__Task brief__
Present the data once more in exactly its original form.

__Source material__
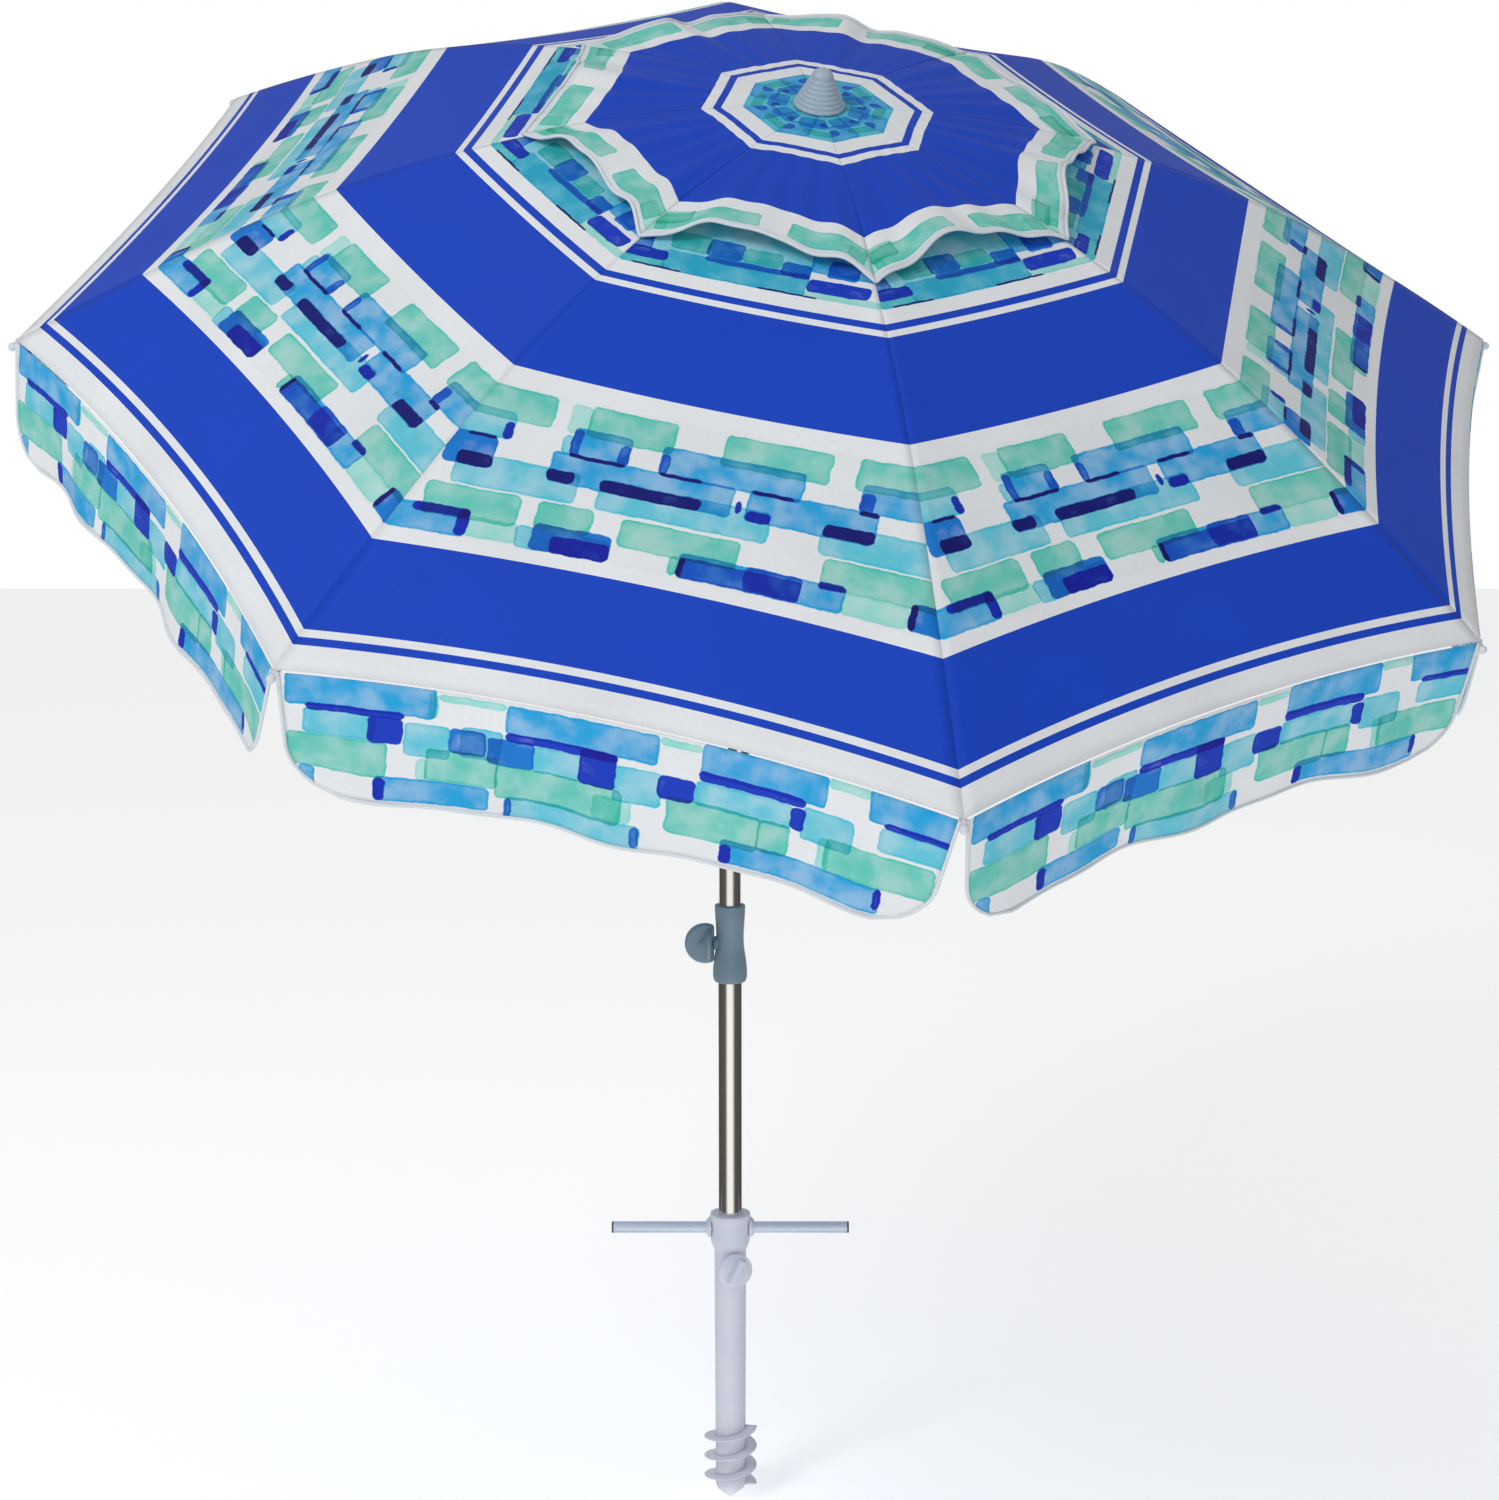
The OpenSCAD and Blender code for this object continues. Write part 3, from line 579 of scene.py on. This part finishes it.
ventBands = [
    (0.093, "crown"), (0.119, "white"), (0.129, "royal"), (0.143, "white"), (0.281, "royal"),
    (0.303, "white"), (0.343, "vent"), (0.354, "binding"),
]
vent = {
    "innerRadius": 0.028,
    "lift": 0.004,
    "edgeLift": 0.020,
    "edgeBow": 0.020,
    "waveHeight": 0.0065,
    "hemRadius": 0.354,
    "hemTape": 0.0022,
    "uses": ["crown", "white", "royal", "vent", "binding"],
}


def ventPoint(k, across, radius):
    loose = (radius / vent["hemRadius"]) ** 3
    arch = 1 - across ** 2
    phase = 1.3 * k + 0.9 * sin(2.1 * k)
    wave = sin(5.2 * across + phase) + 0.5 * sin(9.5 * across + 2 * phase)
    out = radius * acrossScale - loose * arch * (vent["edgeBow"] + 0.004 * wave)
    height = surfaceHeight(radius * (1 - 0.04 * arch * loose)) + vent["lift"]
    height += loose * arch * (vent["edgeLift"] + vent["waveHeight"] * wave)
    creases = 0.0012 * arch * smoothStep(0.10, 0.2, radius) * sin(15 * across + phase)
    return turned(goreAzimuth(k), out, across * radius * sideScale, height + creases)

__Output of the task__
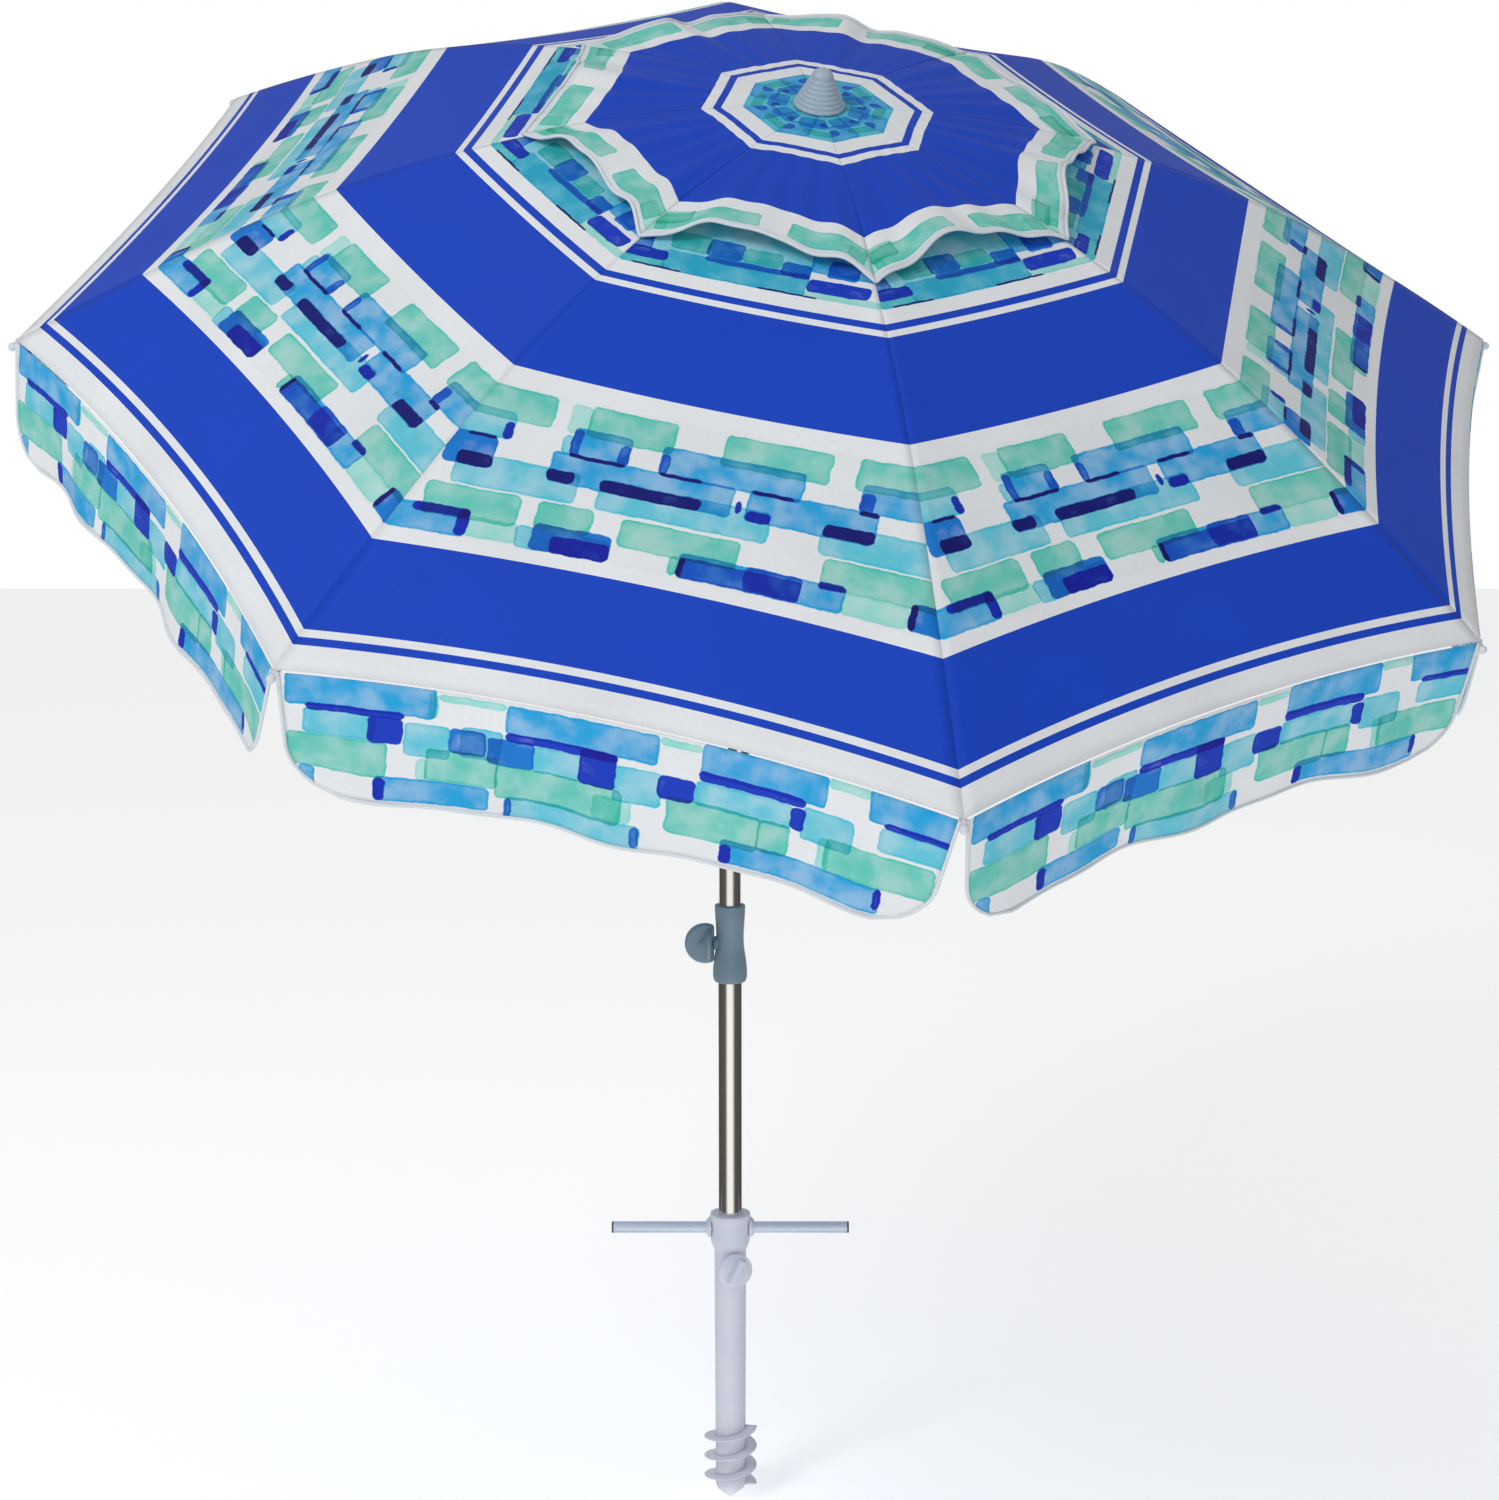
The OpenSCAD and Blender code for this object continues. Write part 3, from line 579 of scene.py on. This part finishes it.
ventBands = [
    (0.093, "crown"), (0.119, "white"), (0.129, "royal"), (0.143, "white"), (0.281, "royal"),
    (0.303, "white"), (0.343, "vent"), (0.354, "binding"),
]
vent = {
    "innerRadius": 0.028,
    "lift": 0.004,
    "edgeLift": 0.020,
    "edgeBow": 0.020,
    "waveHeight": 0.0065,
    "hemRadius": 0.354,
    "hemTape": 0.0022,
    "uses": ["crown", "white", "royal", "vent", "binding"],
}


def ventPoint(k, across, radius):
    loose = (radius / vent["hemRadius"]) ** 3
    arch = 1 - across ** 2
    phase = 1.3 * k + 0.9 * sin(2.1 * k)
    wave = sin(5.2 * across + phase) + 0.5 * sin(9.5 * across + 2 * phase)
    out = radius * acrossScale - loose * arch * (vent["edgeBow"] + 0.004 * wave)
    height = surfaceHeight(radius * (1 - 0.04 * arch * loose)) + vent["lift"]
    height += loose * arch * (vent["edgeLift"] + vent["waveHeight"] * wave)
    creases = 0.0012 * arch * smoothStep(0.10, 0.2, radius) * sin(15 * across + phase)
    return turned(goreAzimuth(k), out, across * radius * sideScale, height + creases)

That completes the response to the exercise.